In other words, securing agreement with the data feed vendor. The agreement needs to include support levels, including what happens if there is a problem with the feed and remediation for late or missing data.

Tip: particularly if your organisation is new to integrating and managing third party data: choose standard feeds and agreements where possible, and avoid bespoke data and agreements unless you really, really need them.

2: Connectivity

The two sides – data vendor and your organisation – agree on method of connectivity, such as SFTP, and then set this up and test it. This will need to be done initially between test environments and then again later any time you are implementing the feed to another environment – staging or pre-production if you have it, and again for production (go-live). The environments used will depend on what your organisation and your vendor has available, your test requirements, and time and cost trade-offs.

3: Data mapping and integration

By far the biggest part of the work, and the most time consuming.

If your application already has a mature data structure then the work is to map the data feed into that structure. If your organisation is building or extending an application, then the application’s data structure needs to be built or extended as well.

Each data feed needs to be taken in and stored, essentially in a database that the data development team sets up.

This means there will be at least two data stores involved: one for the raw data coming in from the feed, and one that sits behind your organisation’s application, that mediates data to the application’s interface (screen).

The high-level steps to map a data feed are:

Understand in what format the data feed will be provided. Is it a single file, or – more likely in the case of complex data such as financial accounts and transactions – multiple files? How is the data linked between files?

Get the data feed documentation and if possible some data feed samples from the vendor. Know that data feed samples are likely mock-ups and will only provide a limited sample of all possible data values.

Don’t assume that data documentation is 100% complete or 100% accurate. Documentation is written in plain English (even if it looks “technical”), and the descriptions of data value meanings are just someone’s attempt to describe reality. Also, vendors don’t always update the documentation for every minor update. Some documentation is intentionally light and by design does not include every detail. For all these reasons it is common for the data team to have quite a lot of back and forth with the vendor as they confirm and iron out details in the data mapping.

The data team should document the mappings and how data is going to be used in the application.

Testing. Lots of testing.

4: Testing

The data team tests the data feed in a local environment, and/or a shared test environment, both during and after the mapping and integration phase. A QA tester or test lead should run independent tests after that and be able to evidence the results.
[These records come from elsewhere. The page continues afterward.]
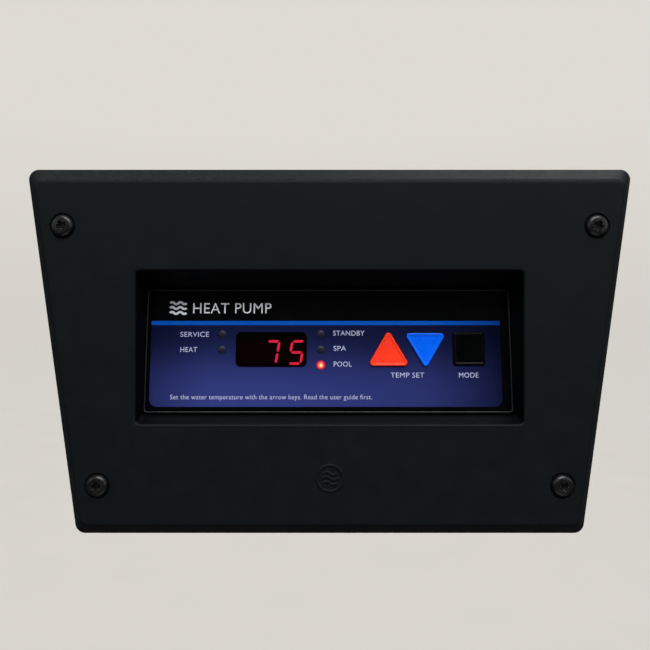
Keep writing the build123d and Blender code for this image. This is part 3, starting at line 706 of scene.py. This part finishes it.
def dished_cap(node, material, body):
    """The CAD keycap with a dish sunk in its top."""
    cap = bmesh.new()
    cap.from_mesh(parts[node].data)
    bmesh.ops.remove_doubles(cap, verts=cap.verts[:], dist=0.001 * mm)
    into_label = label.inverted()
    top = [
        face
        for face in cap.faces
        if face.normal.dot(out) > 0.999
        and (into_label @ face.calc_center_median()).z > cap_top_level - 0.01 * mm
    ]
    crown = bmesh.ops.dissolve_faces(cap, faces=top)["region"]
    middle = crown[0].calc_center_median_weighted()
    for inset, sink in (
        (rim_flat, 0.0),
        (rim_slope / 3, dish_depth * 0.2),
        (rim_slope / 3, dish_depth * 0.5),
        (rim_slope / 3, dish_depth * 0.2),
        (dish_sides, dish_depth * 0.1),
    ):
        crown = bmesh.ops.extrude_discrete_faces(cap, faces=crown)["faces"]
        verts = crown[0].verts[:]
        ends = [edge.verts for edge in crown[0].edges]
        half = min(((a.co + b.co) / 2 - middle).length for a, b in ends)
        shrink = Vector((1, 1, 1)) * (1 - inset / half)
        bmesh.ops.scale(cap, vec=shrink, space=Matrix.Translation(-middle), verts=verts)
        bmesh.ops.translate(cap, vec=-out * sink, verts=verts)
        middle -= out * sink
    piece = new_piece(node.replace("key", "keycap"), cap, material, body, 40.0)
    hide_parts(node)


def key_plastic(name, colour, dark, shine):
    """Solid-coloured plastic, with painted shade down the sides of the cap, in the gap round it."""
    material, tree, shader, spot = new_material(name, Specular_IOR_Level=shine)
    grain = add(
        tree,
        "Group",
        {"Position": spot, "Colour": colour, "Pit Size": 0.2 * mm, "Roughness": 0.28},
        node_tree=mould_grain,
    )
    grain.inputs["Tone Change"].default_value = 0.2
    grain.inputs["Sheen Change"].default_value = 0.2
    edges = add(
        tree, "Group", {"Position": spot, "Radius": 0.2 * mm, "Rub": 0.0}, node_tree=soft_edges
    )
    depth = add(tree, "SeparateXYZ", {0: on_label(tree, spot)}).outputs["Z"]
    # painted shade: the cap's sides, down in the gap, turn to the darker colour
    gap_shade = ramp(tree, depth, cap_top_level - 0.35 * mm, cap_top_level - 0.6 * mm)
    key_colour = mix(tree, gap_shade, grain.outputs["Colour"], dark)
    tree.links.new(key_colour, shader.inputs["Base Color"])
    tree.links.new(grain.outputs["Roughness"], shader.inputs["Roughness"])
    given = {
        "Distance": 0.01 * mm,
        "Height": grain.outputs["Height"],
        "Normal": edges.outputs["Normal"],
    }
    tree.links.new(add(tree, "Bump", given).outputs[0], shader.inputs["Normal"])
    return material


# the last colour of each key is its painted shade in the gap round the cap
for side, slot, shine, colour, dark in (
    ("up", "key_red", 0.2, (0.92, 0.042, 0.016, 1), (0.3, 0.004, 0.003, 1)),
    ("down", "key_blue", 0.2, (0.0, 0.11, 0.82, 1), (0.0, 0.02, 0.24, 1)),
    ("mode", "key_black", 0.07, (0.0006, 0.0008, 0.001, 1), (0.001, 0.001, 0.0012, 1)),
):
    plastic = key_plastic(slot.replace("_", " "), colour, dark, shine)
    dished_cap(f"{side}_key", plastic, f"{side}_key")

# ---- Switches -----------------------------------------------------------------------------------
# A push switch stands on the board behind each key. Its case is glass-filled black nylon and its
# plunger is natural acetal, slightly waxy.

switch_case = moulded(
    "switch case", (0.014, 0.014, 0.014, 1), 0.5, 0.3 * mm, 0.03 * mm, edge=0.15 * mm
)
acetal = moulded("acetal", (0.62, 0.6, 0.55, 1), 0.35, 0.4 * mm, 0.01 * mm, edge=0.1 * mm, rub=0.0)
finish(switch_case, "up_switch", "down_switch", "mode_switch")
finish(acetal, "up_plunger", "down_plunger", "mode_plunger")

# ---- Digits -------------------------------------------------------------------------------------
# Three seven-segment digits stand side by side on the board. Each bar is a block of milky epoxy
# over a small light chip, brightest along its middle, and the case round the bars is black.

digit_case = moulded(
    "digit case", (0.0045, 0.0045, 0.005, 1), 0.5, 0.2 * mm, 0.01 * mm, edge=0.1 * mm, rub=0.0
)
finish(digit_case, "hundreds_digit", "tens_digit", "units_digit")

unlit_bar, tree, shader, spot = new_material("unlit bar", Specular_IOR_Level=0.3)
milk = noise(tree, spot, 0.6 * mm, detail=3.0)
bar_colour = mix(tree, milk, (0.006, 0.004, 0.005, 1), (0.012, 0.007, 0.008, 1))
tree.links.new(bar_colour, shader.inputs["Base Color"])
tree.links.new(ramp(tree, milk, 0.3, 0.7, 0.4, 0.55), shader.inputs["Roughness"])
finish(unlit_bar, "hundreds_dark_bars", "tens_dark_bars", "units_dark_bars")

lit_bar, tree, shader, spot = new_material("lit bar", Emission_Strength=2.4)
given = {"Position": spot, "Radius": 0.55 * mm, "Rub": 1.0}
edges = add(tree, "Group", given, node_tree=soft_edges)
milk = noise(tree, spot, 0.9 * mm, detail=3.0)
core = ramp(tree, milk, 0.25, 0.75, 0.6, 1.0)
dim = calc(tree, "SUBTRACT", core, calc(tree, "MULTIPLY", edges.outputs["Rubbed"], 0.8))
glow = mix(tree, dim, (0.55, 0.004, 0.1, 1), (1.0, 0.2, 0.55, 1))
tree.links.new(glow, shader.inputs["Emission Color"])
bar_colour = mix(tree, milk, (0.3, 0.02, 0.03, 1), (0.5, 0.03, 0.05, 1))
tree.links.new(bar_colour, shader.inputs["Base Color"])
tree.links.new(ramp(tree, milk, 0.3, 0.7, 0.4, 0.55), shader.inputs["Roughness"])
finish(lit_bar, "tens_lit_bars", "units_lit_bars")

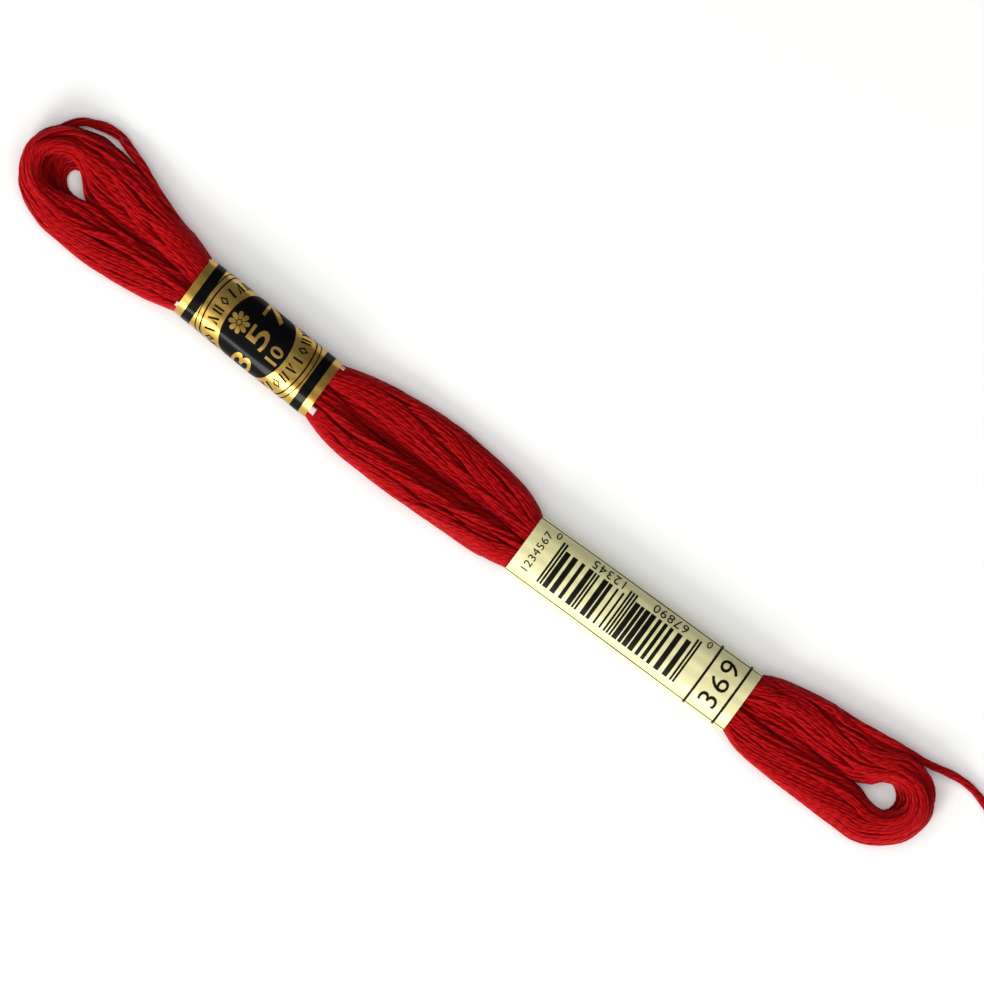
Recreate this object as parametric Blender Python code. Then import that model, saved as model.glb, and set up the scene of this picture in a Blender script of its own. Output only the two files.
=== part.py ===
"""A skein of six-strand embroidery floss: a flat hank of thread turns with an eye
at each end, two printed paper bands round it and one loose thread end.

Metres, +Z up. The skein lies on z = 0 with its length along X. The origin is on
the surface it lies on, at the middle of the skein and its bands.
"""

import math
from collections import namedtuple

import bmesh
import bpy

MM = 0.001

# ---- driving sizes, in millimetres ------------------------------------------
THREAD = 1.2  # diameter of the loose six-strand thread
BAND_WALL = 0.35  # wall of a paper band
BAND_GAP = 0.47  # clear space between a band and the thread inside it
BAND_HEIGHT = 6.6  # a band's height over the surface
GOLD_LENGTH = 24.7
CREAM_LENGTH = 39.9
BAND_POWER = 2.6  # superellipse power of a band's section
LEG_SIDES = 18  # points round one leg's section
BAND_SIDES = 44  # points round a band's section
UNDER = -0.55  # how far a leg's oval goes under the surface before it is cut flat
SHELF = BAND_WALL + BAND_GAP  # lowest thread inside a band
ROOF = BAND_HEIGHT - BAND_WALL - BAND_GAP  # highest thread inside a band
STEP = 2.7  # spacing of the sections along a leg
TURN = math.radians(14)  # most that one section turns from the last
SHIFT_X, SHIFT_Y = 0.38, -0.46  # moves the tables' zero to the middle of the box

# One row for each section of a leg: place of its middle, half its width, and
# its lowest and highest point. The legs overlap by about 1.8 mm where they lie
# side by side, which leaves the groove between them.
Leg = namedtuple("Leg", "x y half_width low high")

# The leg on the +Y side. It carries the turn at the left eye and at the right
# eye, and ends thinner, inside the other leg.
UPPER_LEG = [
    Leg(-79.3, -3.7, 1.35, UNDER, 4.0),
    Leg(-81.3, -2.0, 1.60, UNDER, 4.6),
    Leg(-82.2, 0.9, 1.80, UNDER, 5.0),
    Leg(-81.3, 4.2, 2.10, UNDER, 5.2),
    Leg(-78.3, 6.9, 3.10, UNDER, 5.2),
    Leg(-74.6, 6.9, 4.10, UNDER, 4.9),
    Leg(-70.6, 5.0, 5.20, UNDER, 4.5),
    Leg(-66.0, 3.8, 4.85, UNDER, 4.6),
    Leg(-61.0, 2.7, 3.95, UNDER, 5.0),
    Leg(-56.5, 2.0, 3.30, UNDER, 5.5),
    Leg(-54.4, 1.4, 2.95, 0.10, 5.8),
    Leg(-52.4, 0.40, 2.55, SHELF, ROOF),
    Leg(-50.4, 0.30, 2.55, SHELF, ROOF),
    Leg(-38.95, -0.25, 2.55, SHELF, ROOF),
    Leg(-27.5, -0.82, 2.55, SHELF, ROOF),
    Leg(-25.5, -0.87, 2.55, SHELF, ROOF),
    Leg(-23.4, -0.60, 3.20, 0.10, 5.8),
    Leg(-20.0, -0.05, 4.20, UNDER, 5.6),
    Leg(-14.0, 0.45, 4.75, UNDER, 5.2),
    Leg(-7.0, 0.65, 4.95, UNDER, 5.0),
    Leg(0.0, 0.50, 4.60, UNDER, 5.2),
    Leg(4.8, 0.0, 3.95, UNDER, 5.6),
    Leg(7.3, -0.50, 3.40, 0.10, 5.8),
    Leg(9.3, -1.23, 2.46, SHELF, ROOF),
    Leg(11.4, -1.23, 2.46, SHELF, ROOF),
    Leg(30.5, -1.20, 2.54, SHELF, ROOF),
    Leg(49.5, -1.02, 2.68, SHELF, ROOF),
    Leg(52.1, -1.02, 2.68, SHELF, ROOF),
    Leg(53.6, -0.50, 3.60, 0.10, 5.7),
    Leg(58.0, 0.20, 4.20, UNDER, 5.2),
    Leg(63.5, 0.45, 4.30, UNDER, 4.9),
    Leg(68.3, 0.80, 3.95, UNDER, 4.9),
    Leg(72.2, 1.75, 3.20, UNDER, 5.0),
    Leg(75.7, 2.70, 2.55, UNDER, 5.2),
    Leg(78.9, 2.20, 2.50, UNDER, 5.2),
    Leg(80.65, -0.20, 2.60, UNDER, 5.2),
    Leg(80.3, -3.0, 2.20, UNDER, 4.7),
    Leg(78.6, -5.2, 1.80, UNDER, 4.0),
]

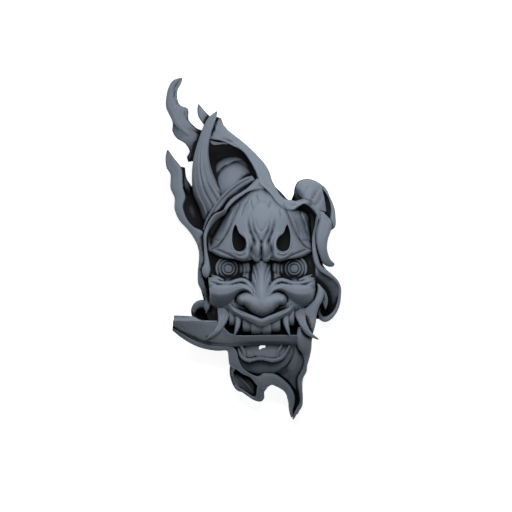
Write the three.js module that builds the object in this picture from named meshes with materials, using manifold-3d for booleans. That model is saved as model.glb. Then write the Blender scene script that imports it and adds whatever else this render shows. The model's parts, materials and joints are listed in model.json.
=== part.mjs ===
import * as THREE from "three";
import { mergeVertices } from "three/addons/utils/BufferGeometryUtils.js";
import Module from "manifold-3d";

const wasm = await Module();
wasm.setup();

// The outlines are drawn on a squared sheet seen from the front of the mask:
// across runs to the viewer's right, down runs to the chin, heights are in mm.
const SQUARE_MM = 1.2;
const SHEET_MIDDLE_ACROSS = 253.5;
const SHEET_MIDDLE_DOWN = 248.5;

const FACE_MIDLINE = 261.3;
const EYE_LINE = 268.6;
const EYE_OFFSET = 33;
const EYE_RADIUS = 13.2;
const EYE_BACK = 30;
const EYE_RINGS = [
  [EYE_RADIUS, 50], [12.2, 54.4], [10.3, 51.8], [9, 55.4], [7.3, 52.6], [5.7, 56.4],
  [4.3, 53.8], [3.3, 57], [0, 57.4],
];

const BACKING_THICKNESS = 10;
const BELOW_BACK = -6;
const TRIM_SIZE = 600;
const TRIM_DEPTH = 60;
const HORN_SIDES = 8;
const EYE_SEGMENTS = 14;
const SWELLING_SEGMENTS = 12;
const SWELLING_RINGS = 8;

const RESIN_COLOR = 0x7c838c;

const sheet = (across, down, height) => new THREE.Vector3(
  (across - SHEET_MIDDLE_ACROSS) * SQUARE_MM,
  (SHEET_MIDDLE_DOWN - down) * SQUARE_MM,
  height,
);

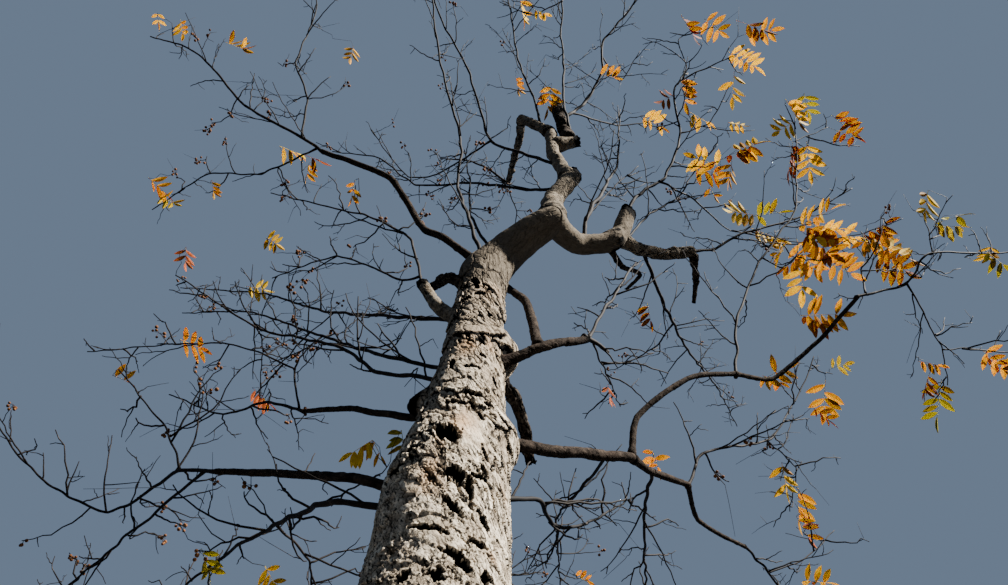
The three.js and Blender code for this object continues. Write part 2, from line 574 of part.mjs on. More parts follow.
// A spray's place: it hangs out and down from a twig's joint.
function hangingCourse(joint, along, chance, length) {
  const heading = along.clone();
  heading.x += chance.between(-HANGING.lean, HANGING.lean);
  heading.y += chance.between(-HANGING.lean, HANGING.lean);
  heading.z -= HANGING.droop + chance.between(0, HANGING.strayDroop);
  heading.normalize();
  return [joint.clone(), joint.clone().addScaledVector(heading, length)];
}

// A leaf of eight faces from a joint along a course, its root sunk into the twig.
function leafSolid([root, tip], chance) {
  const leaf = new THREE.OctahedronGeometry(1);
  leaf.scale(LEAF.width / 2, LEAF.thickness / 2, LEAF.length / 2);
  leaf.translate(0, 0, LEAF.length * (0.5 - LEAF.sunk));
  leaf.rotateZ(chance.between(0, Math.PI));
  const turn = new THREE.Quaternion().setFromUnitVectors(
    new THREE.Vector3(0, 0, 1),
    tip.clone().sub(root).normalize(),
  );
  leaf.applyQuaternion(turn);
  leaf.translate(root.x, root.y, root.z);
  return toSolid(leaf);
}

// A small round fruit held close under a joint.
function fruitSolid([root, tip]) {
  const fruit = new THREE.OctahedronGeometry(FRUIT.diameter / 2);
  const middle = root.clone().lerp(tip, 0.5 - FRUIT.sunk);
  fruit.translate(middle.x, middle.y, middle.z);
  return toSolid(fruit);
}

// The leaves and fruit that one twig still holds, each where its own space is clear.
function hangingsOf(mass, { course, chance }) {
  const solids = [];
  for (let i = 1; i < course.length; i++) {
    const along = course[i].clone().sub(course[i - 1]).normalize();
    const draw = chance.next();
    const leafy = draw < mass.leafShare;
    const fruiting = !leafy && draw < mass.leafShare + mass.fruitShare;
    if (!leafy && !fruiting) continue;
    const hanging = hangingCourse(course[i], along, chance, leafy ? LEAF.length : FRUIT.diameter);
    const radius = (leafy ? LEAF.width : FRUIT.diameter) / 2;
    if (!isClear(mass.name, hanging, radius)) continue;
    place(mass.name, hanging, () => radius);
    solids.push(leafy ? leafSolid(hanging, chance) : fruitSolid(hanging));
  }
  return solids;
}

function growMass(mass, massIndex, stems) {
  const stemSolids = stems.map((course, i) =>
    toSolid(bentCylinder(course, STEM_SIDES, taper(course, mass.stems[i].girth))));
  const twigs = stems.flatMap((stem, i) => twigsOf(mass, massIndex, stem, i));
  const twigSolids = twigs.map(({ course }) =>
    toSolid(bentCylinder(course, TWIG_SIDES, taper(course, [TWIG.girth, 0]), true)));
  const hangings = twigs.flatMap((twig) => hangingsOf(mass, twig));
  const whole = wasm.Manifold.union([...stemSolids, ...twigSolids, ...hangings]);
  return cutClear(whole);
}

function named(name, solid, finish) {
  const mesh = new THREE.Mesh(toGeometry(solid), new THREE.MeshStandardMaterial(finish));
  mesh.name = name;
  return mesh;
}

const group = new THREE.Group();

growTrunk();
BOUGHS.forEach(growBough);
for (const { name, dead, solid } of limbs) group.add(named(name, solid, dead ? DARK_BARK : BARK));

const massStems = MASSES.map(stemCourses);
massStems.forEach((stems, i) => {
  stems.forEach((course, j) => place(MASSES[i].name, course, taper(course, MASSES[i].stems[j].girth)));
});
MASSES.forEach((mass, i) => {
  const finish = mass.leafShare > LEAFY_FROM ? LEAFY_TWIG : TWIG_BARK;
  group.add(named(mass.name, growMass(mass, i, massStems[i]), finish));
});

export default group;
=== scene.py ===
"""A bare winter tree, dressed: bark in relief, crooked twigs, the last leaf sprays and small round fruit.

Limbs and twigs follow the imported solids' legs and seeded growing rule, and the twigs are carried on to finer
ones within the reach of their mass. Lengths are in millimetres until they go into a mesh.
"""
from __future__ import annotations

import json
import logging
from dataclasses import dataclass, field
from enum import Enum
from math import ceil, cos, pi, radians, sin

import bpy
import numpy as np
from bpy.types import Material, NodeSocket, NodeTree
from numpy import ndarray as Array
from numpy.random import Generator
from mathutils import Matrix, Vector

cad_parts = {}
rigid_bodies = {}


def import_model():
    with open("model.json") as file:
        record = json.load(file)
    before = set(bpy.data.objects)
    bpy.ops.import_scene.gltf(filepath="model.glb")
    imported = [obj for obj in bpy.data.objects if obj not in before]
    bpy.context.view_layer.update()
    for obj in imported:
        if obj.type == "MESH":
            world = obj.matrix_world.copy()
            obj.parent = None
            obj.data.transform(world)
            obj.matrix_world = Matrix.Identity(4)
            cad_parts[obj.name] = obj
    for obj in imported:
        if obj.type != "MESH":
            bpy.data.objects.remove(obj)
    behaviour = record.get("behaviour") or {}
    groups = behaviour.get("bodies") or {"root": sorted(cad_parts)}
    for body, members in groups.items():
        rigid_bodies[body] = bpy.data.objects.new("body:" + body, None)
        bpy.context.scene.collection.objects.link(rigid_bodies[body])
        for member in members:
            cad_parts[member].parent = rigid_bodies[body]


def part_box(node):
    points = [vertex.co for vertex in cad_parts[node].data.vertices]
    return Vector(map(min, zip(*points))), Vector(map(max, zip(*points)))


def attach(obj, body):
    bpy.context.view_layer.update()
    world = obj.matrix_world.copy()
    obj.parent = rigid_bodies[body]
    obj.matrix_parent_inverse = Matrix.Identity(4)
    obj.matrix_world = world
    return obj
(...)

Gaps or problems with mappings or data behaviour are addressed. Testing is re-run.

When local and QA testing has passed, the data feed might be connected to a staging or pre-production environment, to allow other users to test the data in the application’s test environment. This could be customer users, but is more likely to be acceptance testing by people within your organisation. This should include the business analyst and a ‘business ambassador’ – such as an operations or customer-facing person who knows the processes that will use the new data and has been involved with the project, so knows what to expect and what to test.

Testing should cover the full range of data (all data feed files, data elements and expected data values) as far as possible. In theory, all possibilities can be tested in a test environment. In practice, the vendor might not have test data available covering every scenario you want to test. The best approach is to agree test requirements internally and discuss what is possible with the vendor, and what can be done with local or mocked-up data where necessary to fill the gaps, to the extent that this is worth doing. (It won’t give much benefit if you are just working on assumptions and can’t be sure that what you are mocking up is what you will get from live data).

5: Go-live, support and monitoring

Hooray! Testing has passed, you all thoroughly understand the data feed and all possible data you can expect to receive (or do you?!) So now it’s time to go live.

Here are the steps:

Complete the internal technical documentation

The technical team prepares a delivery plan

Write release notes if applicable – assuming your application is doing a server-side (data/background stuff) release and maybe a client-side (application that users use) release to support the data integration

Write up knowledge base articles, both for internal support of the data feed, and for customers and internal application users

Who will be supporting the data feed? That means monitoring it daily, springing to action if the feed is late or doesn’t work one day, and responding to queries or issues raised by others even when everything on the monitoring dashboards looks fine. What hours are you realistically doing this, and who are the people responsible? Does the support team use a roster?

Once the feed is live, the data might still need to be monitored by the data team or technical business analyst for a time, if the test cycle or test data available did not cover all expected data values. This is common for example with financial transactions data, or data for financial instrument life-cycle events that can take weeks or months to eventuate.

TLDR: Tips for working with data feeds

Get a good contract with a Support Level Agreement that addresses late or problem data
Get standard rather than bespoke data feeds where available
Understand in what format the data feed will be provided. Is it a single file or multiple files? If there are multiple files, what are the key data that link them?
Don’t assume that data documentation is 100% complete or 100% accurate.
Allow plenty of time for the mapping and integration phase. A specialist data integration team I worked with always allowed 6-8 weeks for even a ‘simple’ data feed, and they were running an experienced data integration operation into a mature, well structured and well-documented data system. For a more complicated data feed, that time would at least double.
Have a clear test plan that means that everyone understands what must be tested, what the limits of the test data and/or test environments are, and what testing and monitoring will be done in production after deployment.
Have a deployment and release plan that includes release notes, knowledge base articles, and support. Know who will be monitoring and supporting the feed internally, and what that involves.
Allow time for monitoring the data once it is live, for whatever time represents at least one life-cycle of your process – regardless of how long the feed was tested.